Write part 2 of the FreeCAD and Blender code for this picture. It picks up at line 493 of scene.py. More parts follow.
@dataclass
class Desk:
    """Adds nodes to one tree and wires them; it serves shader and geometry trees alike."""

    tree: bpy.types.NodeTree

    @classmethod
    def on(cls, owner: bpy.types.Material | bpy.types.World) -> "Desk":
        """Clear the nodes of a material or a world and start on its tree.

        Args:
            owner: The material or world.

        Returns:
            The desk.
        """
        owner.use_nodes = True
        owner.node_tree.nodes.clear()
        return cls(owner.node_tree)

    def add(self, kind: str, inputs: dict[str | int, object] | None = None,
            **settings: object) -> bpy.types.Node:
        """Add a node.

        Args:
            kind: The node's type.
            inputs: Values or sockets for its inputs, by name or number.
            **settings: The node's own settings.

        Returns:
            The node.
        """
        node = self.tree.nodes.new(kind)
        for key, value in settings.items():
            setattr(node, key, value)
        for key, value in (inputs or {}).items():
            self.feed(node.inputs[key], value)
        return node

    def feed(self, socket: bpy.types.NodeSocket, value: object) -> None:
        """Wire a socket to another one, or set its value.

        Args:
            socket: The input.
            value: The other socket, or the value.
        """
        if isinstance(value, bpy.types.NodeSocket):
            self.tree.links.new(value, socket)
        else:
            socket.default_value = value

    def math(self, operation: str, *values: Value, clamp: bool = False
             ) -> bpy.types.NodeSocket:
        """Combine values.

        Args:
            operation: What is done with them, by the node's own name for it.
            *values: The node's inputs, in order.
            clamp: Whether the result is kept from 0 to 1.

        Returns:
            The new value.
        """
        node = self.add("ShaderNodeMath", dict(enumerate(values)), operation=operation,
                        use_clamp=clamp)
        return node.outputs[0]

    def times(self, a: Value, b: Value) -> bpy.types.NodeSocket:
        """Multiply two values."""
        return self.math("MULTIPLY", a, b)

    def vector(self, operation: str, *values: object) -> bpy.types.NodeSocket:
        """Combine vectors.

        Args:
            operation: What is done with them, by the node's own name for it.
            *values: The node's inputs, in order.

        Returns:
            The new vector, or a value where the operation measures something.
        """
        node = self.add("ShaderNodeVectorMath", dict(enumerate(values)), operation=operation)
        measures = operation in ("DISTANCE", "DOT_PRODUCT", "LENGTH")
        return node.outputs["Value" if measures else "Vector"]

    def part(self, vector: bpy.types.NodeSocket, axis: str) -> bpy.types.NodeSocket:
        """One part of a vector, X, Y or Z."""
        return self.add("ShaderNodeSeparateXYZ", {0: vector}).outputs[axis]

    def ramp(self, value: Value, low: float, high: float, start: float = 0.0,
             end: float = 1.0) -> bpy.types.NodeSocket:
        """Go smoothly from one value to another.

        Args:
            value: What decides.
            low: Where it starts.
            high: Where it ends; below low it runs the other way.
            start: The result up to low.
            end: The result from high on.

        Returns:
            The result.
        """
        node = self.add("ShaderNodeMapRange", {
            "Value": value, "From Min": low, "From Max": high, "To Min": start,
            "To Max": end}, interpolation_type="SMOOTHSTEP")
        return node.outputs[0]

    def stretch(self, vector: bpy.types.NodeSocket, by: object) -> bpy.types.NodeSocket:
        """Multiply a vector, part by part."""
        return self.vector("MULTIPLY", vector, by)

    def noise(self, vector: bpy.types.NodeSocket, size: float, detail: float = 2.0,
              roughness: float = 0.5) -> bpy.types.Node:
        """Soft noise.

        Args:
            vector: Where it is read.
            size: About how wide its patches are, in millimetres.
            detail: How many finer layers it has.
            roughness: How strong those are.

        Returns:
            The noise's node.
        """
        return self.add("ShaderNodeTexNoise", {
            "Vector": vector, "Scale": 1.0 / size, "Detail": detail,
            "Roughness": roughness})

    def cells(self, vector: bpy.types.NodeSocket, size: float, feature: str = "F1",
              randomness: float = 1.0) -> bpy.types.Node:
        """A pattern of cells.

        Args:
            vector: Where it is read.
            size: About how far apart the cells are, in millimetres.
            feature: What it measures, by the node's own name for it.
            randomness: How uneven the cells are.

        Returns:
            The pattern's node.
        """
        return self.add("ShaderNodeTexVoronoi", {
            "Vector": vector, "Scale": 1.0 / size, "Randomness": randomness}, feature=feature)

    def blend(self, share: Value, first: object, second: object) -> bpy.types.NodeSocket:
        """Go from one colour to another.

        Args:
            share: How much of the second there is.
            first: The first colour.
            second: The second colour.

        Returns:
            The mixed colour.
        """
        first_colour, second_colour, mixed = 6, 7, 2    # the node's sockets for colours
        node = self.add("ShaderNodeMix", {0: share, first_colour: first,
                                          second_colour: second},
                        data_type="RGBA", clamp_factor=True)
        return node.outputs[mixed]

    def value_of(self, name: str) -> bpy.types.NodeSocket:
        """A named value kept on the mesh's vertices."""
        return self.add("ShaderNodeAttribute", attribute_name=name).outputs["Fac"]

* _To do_
Please transcribe, exactly and with nothing added, the lines from the first line of the material above through the line that contains "tree: bpy.types.NodeTree".

* _Solved problem_
Write part 2 of the FreeCAD and Blender code for this picture. It picks up at line 493 of scene.py. More parts follow.
@dataclass
class Desk:
    """Adds nodes to one tree and wires them; it serves shader and geometry trees alike."""

    tree: bpy.types.NodeTree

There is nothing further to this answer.